Exercise instructions: The complete listing should be restated exactly.

══════════════════════════════

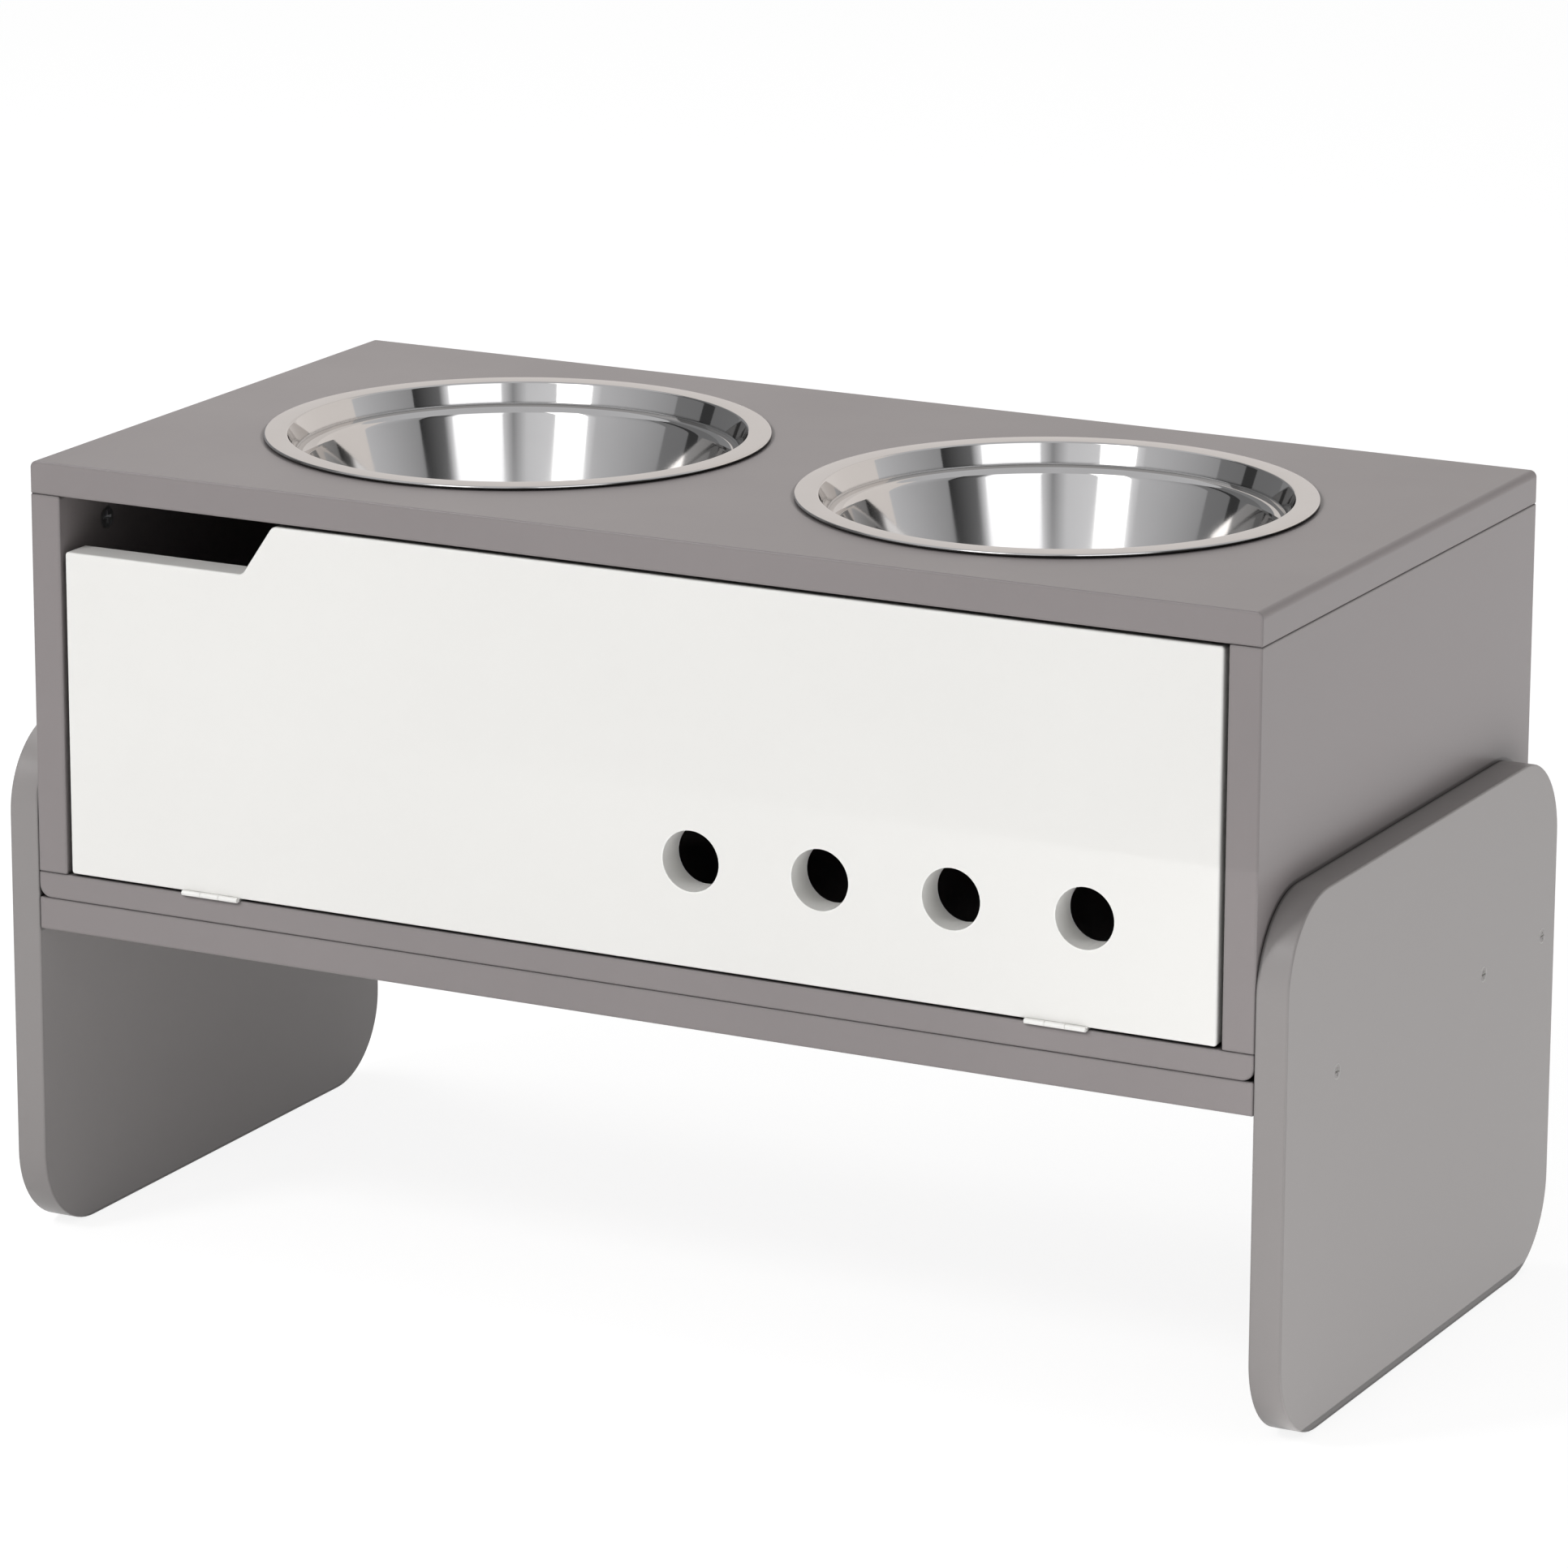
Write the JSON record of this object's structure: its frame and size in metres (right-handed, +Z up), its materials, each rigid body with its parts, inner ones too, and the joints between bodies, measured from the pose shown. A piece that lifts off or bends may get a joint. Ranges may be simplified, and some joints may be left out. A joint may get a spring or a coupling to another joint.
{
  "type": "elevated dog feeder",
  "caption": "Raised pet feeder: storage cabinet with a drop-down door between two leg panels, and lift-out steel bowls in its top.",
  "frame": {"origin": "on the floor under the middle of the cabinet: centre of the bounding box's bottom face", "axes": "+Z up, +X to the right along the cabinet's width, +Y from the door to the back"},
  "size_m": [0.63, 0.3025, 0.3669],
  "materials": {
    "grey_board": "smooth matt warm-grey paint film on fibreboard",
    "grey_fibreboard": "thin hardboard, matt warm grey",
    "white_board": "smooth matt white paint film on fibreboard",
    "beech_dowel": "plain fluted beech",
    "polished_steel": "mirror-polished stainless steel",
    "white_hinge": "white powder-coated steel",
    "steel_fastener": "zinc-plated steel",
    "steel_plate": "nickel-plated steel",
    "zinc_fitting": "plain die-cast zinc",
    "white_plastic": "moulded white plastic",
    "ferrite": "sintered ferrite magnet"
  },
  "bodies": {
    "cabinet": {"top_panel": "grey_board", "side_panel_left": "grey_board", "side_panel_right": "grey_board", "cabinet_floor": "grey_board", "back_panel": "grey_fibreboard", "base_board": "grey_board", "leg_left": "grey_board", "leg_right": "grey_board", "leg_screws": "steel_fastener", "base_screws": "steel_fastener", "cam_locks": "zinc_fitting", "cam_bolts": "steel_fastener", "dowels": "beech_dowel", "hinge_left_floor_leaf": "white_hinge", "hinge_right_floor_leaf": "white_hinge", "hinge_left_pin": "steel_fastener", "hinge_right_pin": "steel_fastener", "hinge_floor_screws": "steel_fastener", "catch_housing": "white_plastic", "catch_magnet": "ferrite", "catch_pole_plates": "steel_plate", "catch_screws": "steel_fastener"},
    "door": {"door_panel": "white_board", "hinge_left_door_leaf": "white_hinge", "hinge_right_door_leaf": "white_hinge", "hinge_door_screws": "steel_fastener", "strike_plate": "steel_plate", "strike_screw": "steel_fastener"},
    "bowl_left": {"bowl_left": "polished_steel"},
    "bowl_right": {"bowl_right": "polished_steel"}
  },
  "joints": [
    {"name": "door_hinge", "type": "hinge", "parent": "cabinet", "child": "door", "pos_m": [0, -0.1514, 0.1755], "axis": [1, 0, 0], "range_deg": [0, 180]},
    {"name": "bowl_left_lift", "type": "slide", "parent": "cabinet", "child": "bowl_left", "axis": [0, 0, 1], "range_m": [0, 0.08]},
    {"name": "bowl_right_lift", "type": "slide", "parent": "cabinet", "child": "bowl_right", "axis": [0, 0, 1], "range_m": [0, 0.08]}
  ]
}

══════════════════════════════

Response to the exercise:
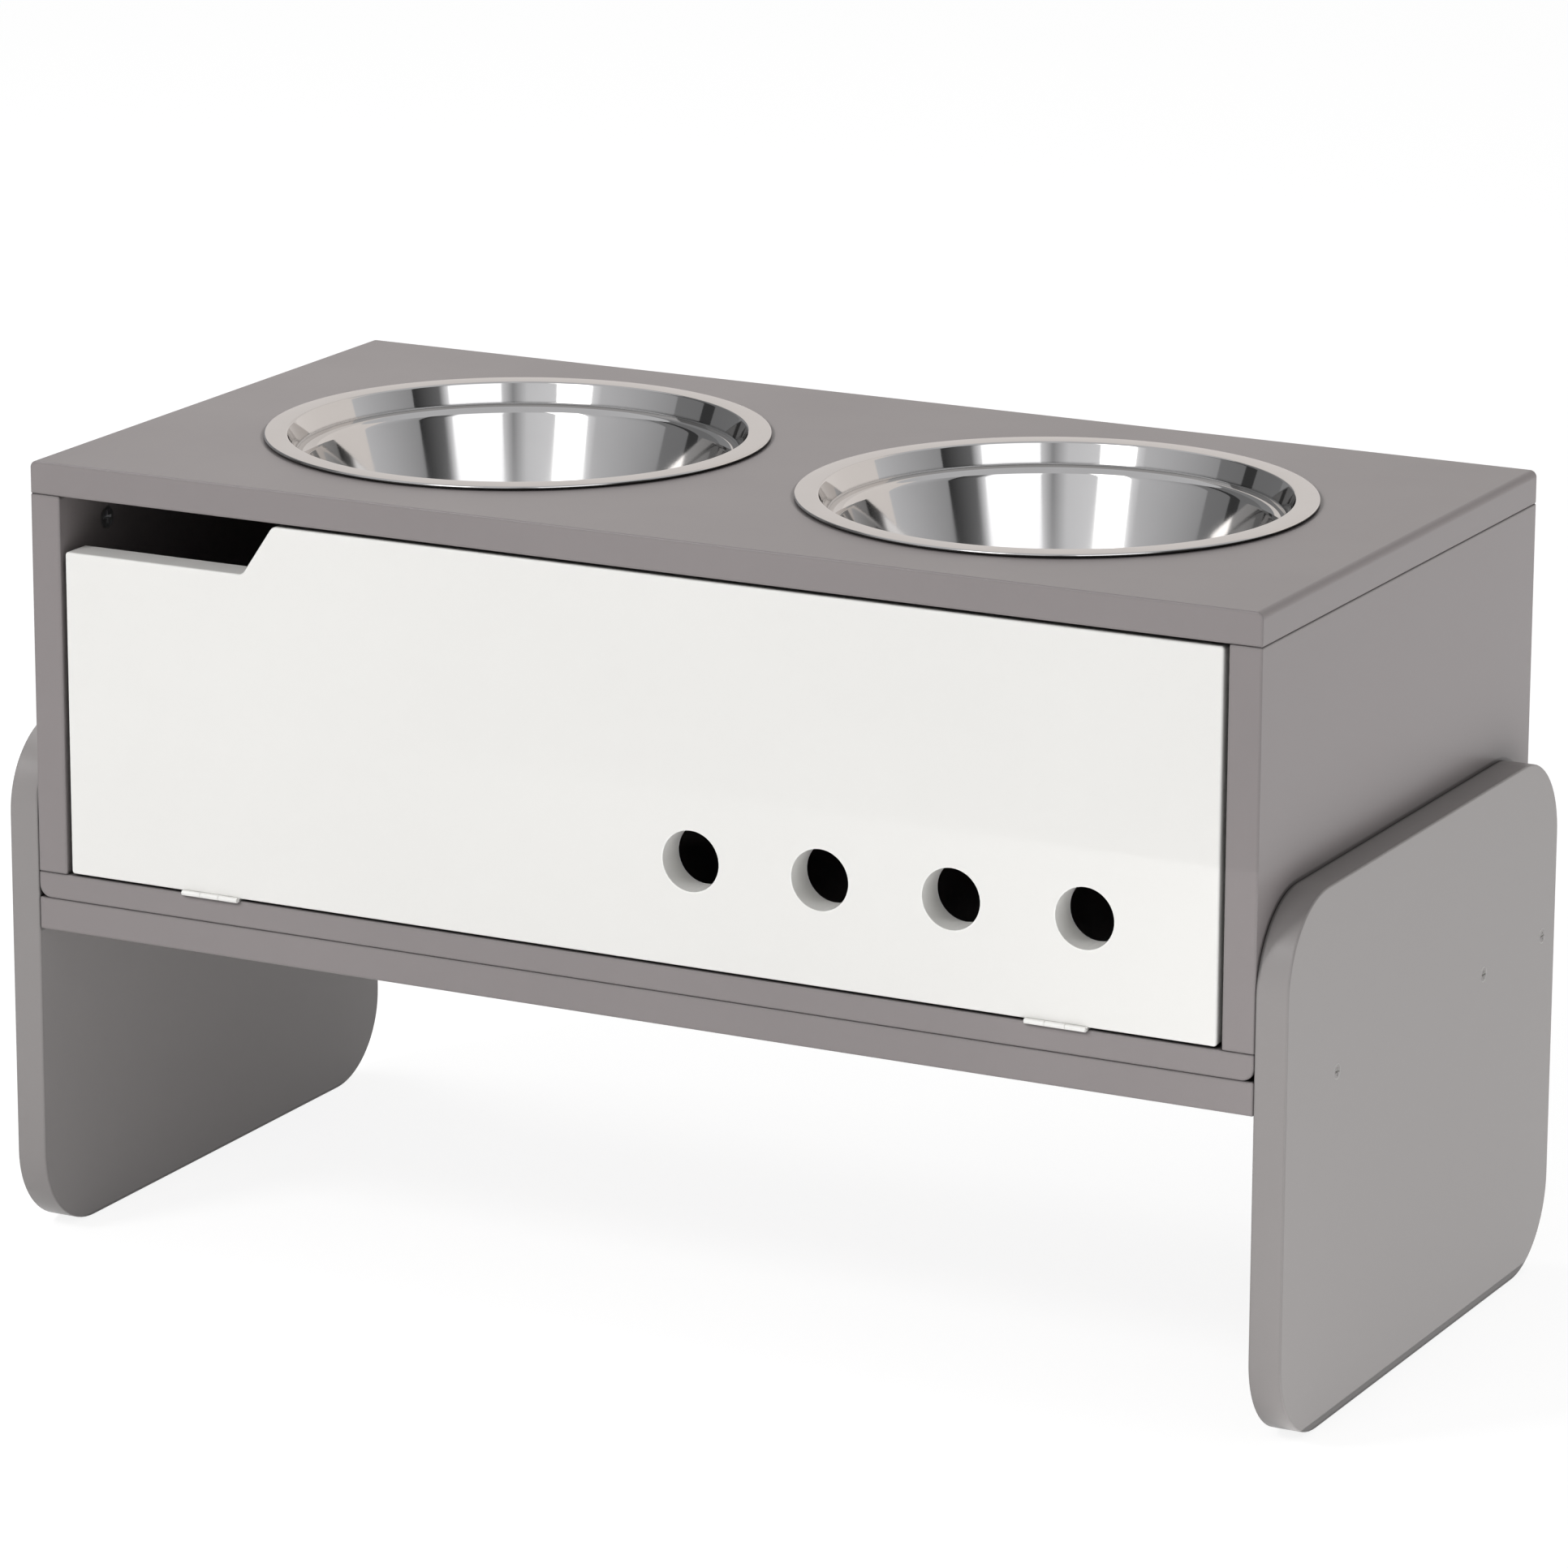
Write the JSON record of this object's structure: its frame and size in metres (right-handed, +Z up), its materials, each rigid body with its parts, inner ones too, and the joints between bodies, measured from the pose shown. A piece that lifts off or bends may get a joint. Ranges may be simplified, and some joints may be left out. A joint may get a spring or a coupling to another joint.
{
  "type": "elevated dog feeder",
  "caption": "Raised pet feeder: storage cabinet with a drop-down door between two leg panels, and lift-out steel bowls in its top.",
  "frame": {"origin": "on the floor under the middle of the cabinet: centre of the bounding box's bottom face", "axes": "+Z up, +X to the right along the cabinet's width, +Y from the door to the back"},
  "size_m": [0.63, 0.3025, 0.3669],
  "materials": {
    "grey_board": "smooth matt warm-grey paint film on fibreboard",
    "grey_fibreboard": "thin hardboard, matt warm grey",
    "white_board": "smooth matt white paint film on fibreboard",
    "beech_dowel": "plain fluted beech",
    "polished_steel": "mirror-polished stainless steel",
    "white_hinge": "white powder-coated steel",
    "steel_fastener": "zinc-plated steel",
    "steel_plate": "nickel-plated steel",
    "zinc_fitting": "plain die-cast zinc",
    "white_plastic": "moulded white plastic",
    "ferrite": "sintered ferrite magnet"
  },
  "bodies": {
    "cabinet": {"top_panel": "grey_board", "side_panel_left": "grey_board", "side_panel_right": "grey_board", "cabinet_floor": "grey_board", "back_panel": "grey_fibreboard", "base_board": "grey_board", "leg_left": "grey_board", "leg_right": "grey_board", "leg_screws": "steel_fastener", "base_screws": "steel_fastener", "cam_locks": "zinc_fitting", "cam_bolts": "steel_fastener", "dowels": "beech_dowel", "hinge_left_floor_leaf": "white_hinge", "hinge_right_floor_leaf": "white_hinge", "hinge_left_pin": "steel_fastener", "hinge_right_pin": "steel_fastener", "hinge_floor_screws": "steel_fastener", "catch_housing": "white_plastic", "catch_magnet": "ferrite", "catch_pole_plates": "steel_plate", "catch_screws": "steel_fastener"},
    "door": {"door_panel": "white_board", "hinge_left_door_leaf": "white_hinge", "hinge_right_door_leaf": "white_hinge", "hinge_door_screws": "steel_fastener", "strike_plate": "steel_plate", "strike_screw": "steel_fastener"},
    "bowl_left": {"bowl_left": "polished_steel"},
    "bowl_right": {"bowl_right": "polished_steel"}
  },
  "joints": [
    {"name": "door_hinge", "type": "hinge", "parent": "cabinet", "child": "door", "pos_m": [0, -0.1514, 0.1755], "axis": [1, 0, 0], "range_deg": [0, 180]},
    {"name": "bowl_left_lift", "type": "slide", "parent": "cabinet", "child": "bowl_left", "axis": [0, 0, 1], "range_m": [0, 0.08]},
    {"name": "bowl_right_lift", "type": "slide", "parent": "cabinet", "child": "bowl_right", "axis": [0, 0, 1], "range_m": [0, 0.08]}
  ]
}